When William Bemister’s sister requested his profile be removed she received this response from Facebook:
“Per our policy for deceased users, we have memorialized this person’s account. This removes certain more sensitive information and sets privacy so that only confirmed friends can see the profile or find the person in search. The Wall remains so that friends and family can leave posts in remembrance.”
I think we’ve all stumbled upon internet ghosts, be it former Livejournals, Myspace pages, or even mydeadspace.com, where people can input your old myspace account and discuss your death in a forum-like setting. It’s always chilling to read the words of someone who was once alive and now is dead. Especially when the internet is so alive and organic.
I think Facebook drops the ball once again with this denied request. The request of the family should be honored, but it sounds like Facebook is exercising their right to keep content that can no longer be taken down by the owner. Revised policy indeed!

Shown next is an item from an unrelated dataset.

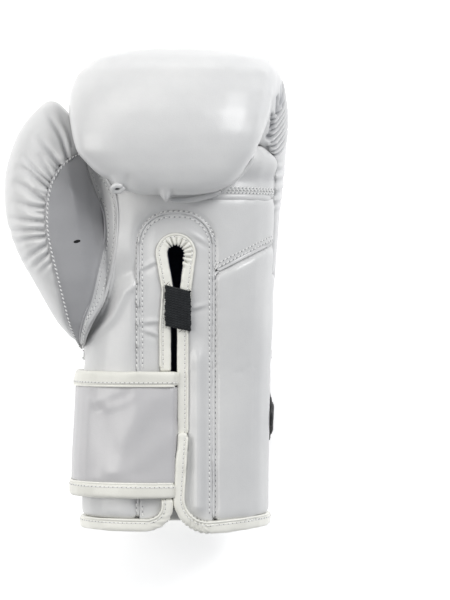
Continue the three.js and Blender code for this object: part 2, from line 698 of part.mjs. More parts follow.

I’m tempted to write a note on my own user profile: “In case of death, please remove any and all traces of my profile from this website.”

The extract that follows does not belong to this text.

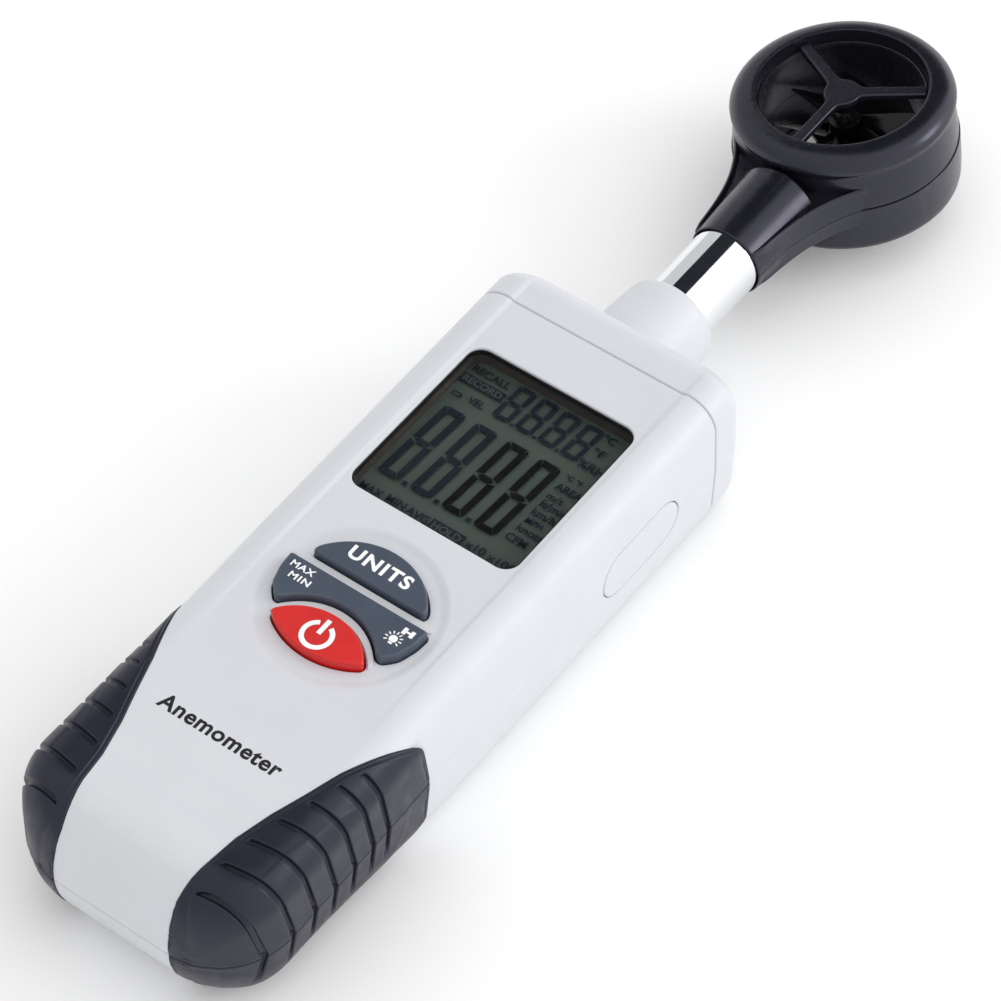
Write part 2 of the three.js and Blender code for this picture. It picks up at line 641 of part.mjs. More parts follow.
addMesh(body, "sensor_header", box(-4, 4, -1, 5.2, 12.6, 19.75), "guide");
addMesh(body, "keypad_mat", keypadMat(), "silicone");

const stem = (x, y) => post(x, y, STEM.z0, KEY_BOTTOM + 0.1, STEM.radius, 12);
addMesh(body, "units_key", keyCap(unitsOutline, [stem(...KEY_SPOTS[0])]), "greyKey");
const modeFeet = [stem(...KEY_SPOTS[1]), stem(...KEY_SPOTS[2])];
addMesh(body, "mode_key", keyCap(modeOutline, modeFeet), "greyKey");
addMesh(body, "power_key", keyCap(powerOutline, [stem(...KEY_SPOTS[3])]), "redKey");

addMesh(body, "battery", batterySolid(), "battery");
const snapY = BATTERY.y0 + BATTERY.length + GAP;
const { halfWidth: snapWidth, thickness: snapThickness, z0: snapLow, z1: snapHigh } = SNAP;
const snap = box(-snapWidth, snapWidth, snapY, snapY + snapThickness, snapLow, snapHigh);
addMesh(body, "battery_snap", snap, "black");
addMesh(body, "positive_lead", lead(LEAD.x), "redLead");
addMesh(body, "negative_lead", lead(-LEAD.x), "black");

SCREWS.forEach(([x, y], i) => addMesh(body, `case_screw_${i + 1}`, caseScrew(x, y), "steel"));
addMesh(body, "friction_ring", frictionRing(), "rubber");
const cableProfile = [[0, CABLE.y0], [CABLE.radius, CABLE.y0], [CABLE.radius, CABLE.y1], [0, CABLE.y1]];
addMesh(body, "sensor_cable", turned(cableProfile, TUBE.z, 12), "rubber");

// ---- probe: tube and head, turned about the tube's axis ----------------------------------------
const probe = new THREE.Group();
probe.position.z = TUBE.z;
probe.rotation.y = radians(SWIVEL_REST);
root.add(probe);

function probeTube() {
  const { radius, bore, y0, y1 } = TUBE;
  const chamfer = [[radius - 0.3, y0], [radius, y0 + 0.3]];
  return turned([[bore, y0], ...chamfer, [radius, y1], [bore, y1], [bore, y0]], 0, 40);
}

function tubeNut() {
  const { y0, y1, flats } = NUT;
  const corner = flats / Math.cos(Math.PI / 6);
  const hex = turned([[0, y0], [corner, y0], [corner, y1], [0, y1]], 0, 6);
  const key = box(-KEY_TAB.halfWidth, KEY_TAB.halfWidth, y0, y1, -KEY_TAB.reach, -flats + 1);
  const hole = turned([[0, 0], [TUBE.radius + GAP, 0], [TUBE.radius + GAP, 40], [0, 40]], 0, 32);
  return hex.add(key).subtract(hole);
}

addMesh(probe, "probe_tube", probeTube(), "chrome");
addMesh(probe, "tube_nut", tubeNut(), "brass");

// The head is drawn about the ring's centre, with the seam of its two shells at z = 0.
const head = new THREE.Group();
head.position.y = HEAD_Y;
probe.add(head);

const NECK_END = SOCKET_Y - HEAD_Y;
const WING_HEIGHT = 4.3;

function neckShape(inset) {
  const points = [new THREE.Vector2(6.9 - inset, NECK_END), new THREE.Vector2(7.3 - inset, -32)];
  const flare = new THREE.CubicBezierCurve(
    new THREE.Vector2(7.3 - inset, -32),
    new THREE.Vector2(8.1 - inset, -26.3),
    new THREE.Vector2(10 - inset, -18.8),
    new THREE.Vector2(16.2, -11.4),
  );
  points.push(...flare.getPoints(6).slice(1), new THREE.Vector2(12, 0));
  const left = points.map((p) => new THREE.Vector2(-p.x, p.y)).reverse();
  return new THREE.Shape([...points, ...left]);
}

// Neck of one shell above the seam: a low plate with the raised saddle over the tube.
function neckSolid() {
  const plate = prism(neckShape(0), GAP / 2, WING_HEIGHT - 0.5);
  const rim = prism(neckShape(0.5), GAP / 2, WING_HEIGHT);
  const { open, end, endY } = SADDLE;
  const saddle = turned([[0, NECK_END], [open, NECK_END], [end, endY], [0, endY]], 0, 28);
  const above = box(-30, 30, -60, 60, GAP / 2, 30);
  return union(plate, rim, saddle.intersect(above));
}

// Socket for the tube, and the smaller hollow behind it for the pickup.
function neckBore() {
  const socket = TUBE.radius + 0.15;
  const shoulder = TUBE.y1 - HEAD_Y + GAP;
  const profile = [
    [0, NECK_END - 1],
    [socket, NECK_END - 1],
    [socket, shoulder],
    [5, shoulder],
    [5, -18],
    [0, -18],
  ];
  return turned(profile, 0, 28);
}

function ringHollow(z0, z1) {
  const [inner, outside] = RING.cavity;
  return spun([[inner, z0], [outside, z0], [outside, z1], [inner, z1], [inner, z0]], 30);
}

function frontRing() {
  const profile = [
    [RING.bore, GAP / 2],
    [20.1, GAP / 2],
    [19.5, 6.6],
    [19.7, 7.1],
    [20, 7.6],
    [20, 8.5],
    [19.5, 9.7],
    [18.6, 10.6],
    [17.4, 11.1],
    [16, 11.25],
    [RING.bore, RING.top],
    [RING.bore, GAP / 2],
  ];
  return { solid: spun(profile, 40), hollowRing: ringHollow(-1, 8.6) };
}

function rearRing() {
  const profile = [
    [RING.bore, RING.bottom],
    [18.6, RING.bottom],
    [19.6, RING.bottom + 0.4],
    [20.2, RING.bottom + 1.4],
    [RING.outer, -GAP / 2],
    [RING.bore, -GAP / 2],
    [RING.bore, RING.bottom],
  ];
  return { solid: spun(profile, 40), hollowRing: ringHollow(-8, 1) };
}

const HEAD_SCREWS = [
  [-7.2, -21.6],
  [7.2, -21.6],
];
const ductBore = spun([[0, -20], [RING.bore, -20], [RING.bore, 20], [0, 20]], 40);

// The ring's hollow stops short of the neck, so that the neck joins solid material.
function headShell({ solid, hollowRing }, neck) {
  const channel = hollowRing.subtract(box(-14, 14, -30, -8, -30, 30));
  return solid.add(neck.subtract(ductBore)).subtract(channel).subtract(neckBore());
}

function headFrontShell() {
  let shell = headShell(frontRing(), neckSolid());
  for (const [x, y] of HEAD_SCREWS) {
    shell = shell.subtract(post(x, y, -1, HEAD_BOSS.depth, HEAD_BOSS.pilot, 10));
  }
  return shell;
}

function headRearShell() {
  let shell = headShell(rearRing(), neckSolid().mirror([0, 0, 1]));
  for (const [x, y] of HEAD_SCREWS) {
    shell = shell.subtract(post(x, y, -12, HEAD_BOSS.pocketZ, HEAD_BOSS.pocket, 14));
    shell = shell.subtract(post(x, y, -12, 1, HEAD_BOSS.pilot, 10));
  }
  return shell;
}

function headScrew(x, y) {
  const { head: radius, z0, seat, shank, tipZ, slot } = HEAD_SCREW;
  const cap = post(x, y, z0, seat, radius, 14);
  const groove = box(x - 1.2, x + 1.2, y - slot, y + slot, z0 - 1, z0 + 0.5);
  return cap.add(post(x, y, seat - 0.1, tipZ, shank, 10)).subtract(groove);
}

// A three-spoked guard with a bearing boss under its hub; its outer face is at z = top.
function guardSolid() {
  const top = RING.top - SPOKE.recess;
  const under = top - SPOKE.thickness;
  const rimOuter = RING.bore - GAP;
  const [rimInner, low, high] = [rimOuter - 0.7, under - 0.6, top - 0.6];
  const rimProfile = [[rimInner, low], [rimOuter, low], [rimOuter, high], [rimInner, high], [rimInner, low]];
  const rim = spun(rimProfile, 36);
  let guard = rim.add(post(0, 0, under - 0.3, top, GUARD_HUB, 24));
  for (let i = 0; i < SPOKE.count; i++) {
    const spoke = new THREE.BoxGeometry(rimOuter - 0.3, SPOKE.width, SPOKE.thickness);
    spoke.translate((rimOuter - 0.3) / 2, 0, (under + top) / 2);
    guard = guard.add(solidOf(spoke.rotateZ(radians(-90 + (360 * i) / SPOKE.count))));
  }
  const boss = post(0, 0, under - BEARING.bossDepth, under, BEARING.boss, 16);
  return guard.add(boss).subtract(post(0, 0, under - 3, under - 0.5, BEARING.seat, 12));
}

function bearingSolid() {
  const under = RING.top - SPOKE.recess - SPOKE.thickness;
  const cup = post(0, 0, under - 2.3, under - 0.8, BEARING.cup, 12);
  return cup.subtract(post(0, 0, under - 3, under - 1.2, SHAFT_RADIUS + 0.2, 8));
}

function flipped(solid) {
  return solid.mirror([0, 0, 1]);
}

addMesh(head, "head_front_shell", headFrontShell(), "black");
addMesh(head, "head_rear_shell", headRearShell(), "black");
addMesh(head, "front_guard", guardSolid(), "black");
addMesh(head, "rear_guard", flipped(guardSolid()), "black");
addMesh(head, "front_bearing", bearingSolid(), "brass");
addMesh(head, "rear_bearing", flipped(bearingSolid()), "brass");
HEAD_SCREWS.forEach(([x, y], i) => addMesh(head, `head_screw_${i + 1}`, headScrew(x, y), "steel"));
addMesh(head, "pickup_board", box(-3.8, 3.8, -29.9, -18.6, -0.6, 0.6), "board");
addMesh(head, "pickup_sensor", box(-2, 2, -22.2, -18.6, 0.9, 2.3), "black");

// ---- rotor -----------------------------------------------------------------------------------
const rotor = new THREE.Group();
head.add(rotor);

// One blade, a thin helical plate from the hub out to the tip.
function bladeSolid(turn) {
  const rings = [];
  for (const radius of [2.4, 5.2, 8, 10.8, ROTOR.radius]) {
    const lean = Math.atan(0.085 * radius + 0.25);
    const chord = (2 * ROTOR.halfHeight - 0.6) / Math.cos(lean);
    const along = new THREE.Vector2(Math.sin(lean), Math.cos(lean));
    const across = new THREE.Vector2(along.y, -along.x);
    const ring = [[-1, -1], [1, -1], [1, 1], [-1, 1]].map(([a, b]) => {
      const reach = (a * ROTOR.thickness) / 2;
      const half = (b * chord) / 2;
      const [y, z] = [across.x * reach + along.x * half, across.y * reach + along.y * half];
      return new THREE.Vector3(radius, y, z).applyAxisAngle(new THREE.Vector3(0, 0, 1), turn);
    });
    rings.push(ring);
  }
  return loft(rings.reverse());
}

function rotorSolid() {
  let whole = post(0, 0, -ROTOR.halfHeight, ROTOR.halfHeight, ROTOR.hub, 24);
  for (let i = 0; i < ROTOR.blades; i++) {
    whole = whole.add(bladeSolid((2 * Math.PI * (i + 0.35)) / ROTOR.blades));
  }
  whole = whole.subtract(post(0, 0, -20, 20, SHAFT_RADIUS + GAP, 12));
  return whole.subtract(post(0, 0, ROTOR.halfHeight - MAGNET.pocketDepth, 20, MAGNET.pocket, 20));
}

function magnetSolid() {
  const z1 = ROTOR.halfHeight - 0.1;
  const hole = post(0, 0, -20, 20, SHAFT_RADIUS + GAP, 12);
  return post(0, 0, z1 - MAGNET.height, z1, MAGNET.radius, 20).subtract(hole);
}

const shaftReach = RING.top - SPOKE.recess - SPOKE.thickness - 1.5;
const shaft = union(
  post(0, 0, -shaftReach + 0.5, shaftReach - 0.5, SHAFT_RADIUS, 12),
  post(0, 0, shaftReach - 0.51, shaftReach, SHAFT_RADIUS, 12, 0.15),
  post(0, 0, -shaftReach, -shaftReach + 0.51, 0.15, 12, SHAFT_RADIUS),
);
addMesh(rotor, "vane_rotor", rotorSolid(), "vane");
addMesh(rotor, "rotor_magnet", magnetSolid(), "steel");
addMesh(rotor, "rotor_shaft", shaft, "steel");

export default root;
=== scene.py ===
import math

import bmesh
import bpy
import numpy as np
from mathutils import Matrix, Vector


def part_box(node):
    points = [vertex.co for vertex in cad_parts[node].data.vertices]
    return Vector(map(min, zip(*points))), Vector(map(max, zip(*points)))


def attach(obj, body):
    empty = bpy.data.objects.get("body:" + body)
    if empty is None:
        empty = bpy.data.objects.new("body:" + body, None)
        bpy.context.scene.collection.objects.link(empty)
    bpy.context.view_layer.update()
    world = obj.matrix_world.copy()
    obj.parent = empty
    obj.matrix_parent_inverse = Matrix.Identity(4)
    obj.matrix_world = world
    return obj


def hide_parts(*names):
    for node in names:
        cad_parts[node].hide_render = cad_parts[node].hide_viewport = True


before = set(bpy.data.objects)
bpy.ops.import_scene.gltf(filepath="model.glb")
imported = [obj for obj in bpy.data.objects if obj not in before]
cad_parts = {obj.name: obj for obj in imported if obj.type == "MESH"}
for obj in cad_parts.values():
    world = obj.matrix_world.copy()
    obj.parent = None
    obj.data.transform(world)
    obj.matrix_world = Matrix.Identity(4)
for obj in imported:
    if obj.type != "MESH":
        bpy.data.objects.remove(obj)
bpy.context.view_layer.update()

# A hand-held vane anemometer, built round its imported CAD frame. Shapes are drawn in millimetres in the
# row frame, +Y from the handle to the vane head and +Z out of the display face, and are scaled to
# metres when a piece is finished.
MM = 0.001
FAR = 80.0


def box_mm(node):
    low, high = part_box(node)
    return low / MM, high / MM


# ---- driving dimensions, from the frame where a node has them ----
HANDLE_END = box_mm("front_case")[0].y
PANE_TOP = box_mm("display_window")[1].z
DOOR_HALF = box_mm("battery_door")[1].x
KEY_HIGH = box_mm("units_key")[1].z
PLUG_LOW, PLUG_HIGH = box_mm("side_plug_right")
GRIP_LOW, GRIP_HIGH = box_mm("front_grip_right")
LCD_LOW, LCD_HIGH = box_mm("lcd_glass")
FACE_Z = 28.5  # middle of the front face
SHOULDER = 0.4  # rise of the long shoulders beside it
SHOULDER_X = (16.9, 18.2)  # where the face starts and ends its rise to the shoulder
PARTING_Z = 14.1
PARTING_GAP = 0.14
SEAM_Y = 15.2
SEAM_GAP = 0.22
CAP_END = 24.5
CAP_ROUND = 5.0
WAIST_HALF = 23.9
WAIST_Y = -62.0
FLARE = 0.0062  # growth of the half width per mm from the waist
DRAFT = 0.3
FRONT_RADIUS = 5.8
REAR_RADIUS = {"body": 5.0, "handle": 10.4, "y": (-96, -56)}  # of the back's long corners
PLAN_RADIUS = 13.8
END_ROUND = 10.3
WALL = 2.4
CORNER_Y = HANDLE_END + PLAN_RADIUS
ROUND_Y = HANDLE_END + END_ROUND
CAP_Y = CAP_END - CAP_ROUND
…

While I believe that Facebook should probably be honoring the wishes of the family, I wonder if they realize the opportunity that Facebook provides to remember someone's life. I actually had a close friend from high school pass away recently. His Facebook profile was a way for friends to share their memories of him and I still go back to it every once in a while. As a result, I was able to see his accomplishments since we had lost touch. I would have never learned this otherwise.
I had a similar experience to Dale a few years ago when a high-school friend of mine passed away. Many of us had lost touch and if her Facebook page weren't still active many of us wouldn't have know about the wake and the funeral from her sister's messages on her wall. It seems kind of perverse to say, but Facebook brought all her friends closer when she was lost.
With that said I think it's pretty bogus for Facebook not to honor the wishes of the surviving family members. They definitely dropped the ball, but I'm sure with enough backlash they'll have to remedy the issue.

This is an interesting discussion point. It makes me wonder about my own death and if I'd like it (or if my family would like it) that comments I make on Facebook remain after I kick the bucket.
I gotta say that, it's sort of like a public journal and my opinions/comments/rants/posts all sort of belong to the organic public that I choose to associate with. If the profile and posts are deleted, it's kind of like deleting a part of other people's lives as well, since this is about a conversation. It would be silly to have all my stuff suddenly deleted from a conversation, as there would no longer be a reference point for the people left in the discussion after I'm gone.
I say leave my stuff after I check out. I gave the words freely when living - they should remain, if only as reference, after I'm dead.